“Filling Gaps in the Documentation”
Two members of the air force, Lieutenant Colonel Gerhard Roletscheck and Staff Sergeant Helmut Müller, have spent three days at the International Tracing Service (ITS) in Bad Arolsen viewing transport lists and death books as well as further documents of Kaufering, a subsidiary of the former Dachau concentration camp. Their ‘Welfen barracks’ are located on the former site of the sub camp in Landsberg on Lech. “‘Weingut II’ (wine-growing estate) was erected here in 1944 – ‘Weingut’ being the cover name for three partly subterranean aircraft production plants”, reports Müller. “Prisoners from concentration camps were exploited to build that factory. At the ITS we can fill the gaps in the documentation we keep on this construction project.”
Supervised by the superior construction management of the Reich and carried through under the cover name of ‘Ringeltaube’ (ringdove), the building project was tackled by the Todt organisation. “’Weingut II’ was the only bunker construction project almost completed by 21 April 1945”, relates Müller. Prisoners from concentration camp Dachau were moved to Kaufering and had to do the construction work under hardest conditions. “About 21,000 prisoners were assigned to the labour done here from June 1944 till April 1945”, explains the Staff Sergeant.
Up to the early 1980s, most people living in Landsberg and soldiers stationed in the barracks had remained unaware of the history of the bunker, knows Roletscheck. Only when Landsberg pupils and students started asking questions, the Landsberg inhabitants began compiling facts and figures on the bunker’s history. The 50th anniversary of the liberation of the concentration camps offered the town of Landsberg on Lech and the community of Kaufering the opportunity to invite former prisoners to a visit. “It was for the first time that survivors of the sub camp came to see the site of their incarceration again“, says the Lieutenant Colonel. “The ‘Welfen barracks’ have engaged in active remembrance and commemoration work ever since.”

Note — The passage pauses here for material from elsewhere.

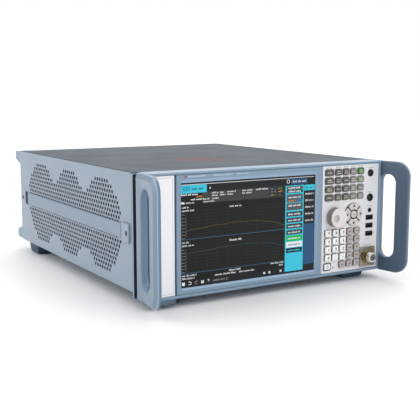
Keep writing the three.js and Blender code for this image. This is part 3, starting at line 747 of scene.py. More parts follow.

At the ITS the two mainly looked at list material on the Kaufering subsidiary. “The results of our research will be presented in an exhibition”, reports Müller. “Our chief intention is, however, to create text material for our pedagogical projects considering that among those who visit us are not only the survivors and their families, but also some pupils and students as well as our own soldiers. We want to show that the military is committed to the commemoration work by preserving a collection. That is why we strive to enter into a close cooperation with the research department at the ITS.”